Démagogues autocrates et affairistes sans scrupules trouvent leur avantage dans le statu quo, et la collusion de leurs intérêts aboutit à ce que les gouvernements des pays les plus soucieux des droits de l'homme de la planète s'acoquinent sans complexe avec les pires tyrannies. Cette alliance contre nature au nom d'un soi-disant réalisme ne fait que désespérer les hommes de bonne volonté de divers côtés sans assurer la sacro-sainte stabilité. Le drame du 11/9 illustre bien l'inconséquence (ou l'improductivité selon le vocabulaire à la mode des technocrates) de cette politique foncièrement immorale puisque les terroristes talibans qui l'ont provoqué ont été longtemps les créatures des Etats-unis qui n'avaient pas hésité à les armer et à les financer pour des raisons bassement économiques.
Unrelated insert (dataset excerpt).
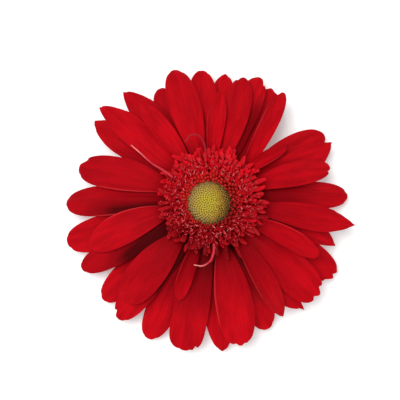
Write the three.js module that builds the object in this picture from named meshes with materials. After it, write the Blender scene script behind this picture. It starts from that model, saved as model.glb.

Fanatiques et nihilistes prolifèrent sur fond d'amoralisme généralisé, et ce ne sont pas des frappes chirurgicales et autres qui vont les extirper tant que l'indifférence et le cynisme mènent la danse. Plus que jamais, l'éthique gît au coeur des problèmes mondiaux, et pour les résoudre les Etats doivent l'introduire dans leur politique. Déjà, si "la guerre du bien contre le mal" décrétée par le président Bush finit par avoir lieu, qu'elle ne consiste pas en une simple exécution de la loi du talion mais vise le but honorable de renverser un régime barbare pour le remplacer par une véritable démocratie ! Les milliers de victimes de l'attentat du 11 / 9 ne seront pas morts en vain si leur tragédie a au moins pour conséquence la liberté des Afghans.